Da um diese Zeit der damalige Kaiser Septimius Severus den Christen noch günstig gesinnt war, so ist Viktor vielleicht eines natürlichen Todes gestorben. Er wurde stets als Heiliger verehrt. Mit ihm endet das zweite Jahrhundert der christlichen Kirche. Wir sehen, wie auch in diesem Jahrhundert das Wort des Herrn an Petrus sich in dessen Nachfolgern erfüllt hat. Petrus lebte in den Päpsten fort. Sie sanken nacheinander in das Grab, aber das Amt Petri, das Papsttum blieb und bleibt als der Fels der Kirche.
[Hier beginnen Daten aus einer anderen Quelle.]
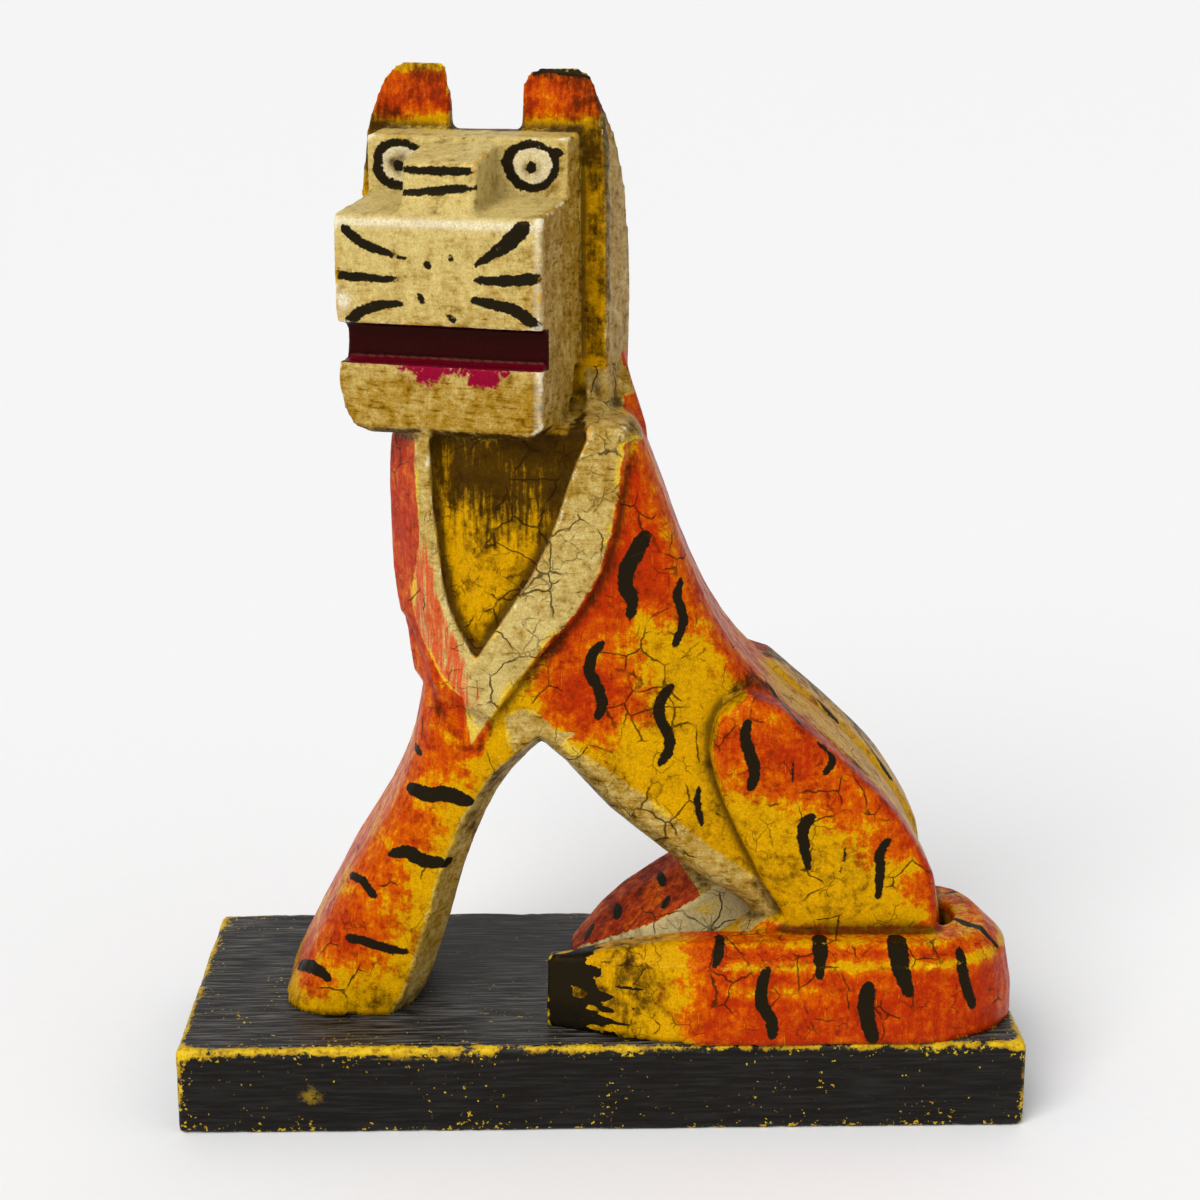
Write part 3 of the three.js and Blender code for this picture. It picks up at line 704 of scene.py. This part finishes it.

So spärlich die Dokumente sind, welche uns die Geschichte von der Wirksamkeit und dem Einfluß der Päpste dieses Jahrhunderts aufbewahrt hat, so verkünden sie uns doch die Tatsache, daß bei allen Zweifeln über die christliche Lehre die römische Kirche, der Papst, vorerst angegangen wurde, daß die Rechtgläubigen bei ihm Belehrung holten, die Irrlehrer dort Anerkennung zu erhaschen suchten. Daß die Päpste als Petri Nachfolger und als Oberhirten der Kirche angesehen wurden und daß sie dieses Amt beansprucht und ausgeübt haben. Es beweist dieses Jahrhundert, wie Irenäus am Ende desselben schreibt, daß die römische Kirche die größte, die von den glorreichsten Aposteln Petrus und Paulus gegründete ist, daß wegen ihres höheren Vorranges die Gläubigen der ganzen Welt mit ihr übereinstimmen müssen.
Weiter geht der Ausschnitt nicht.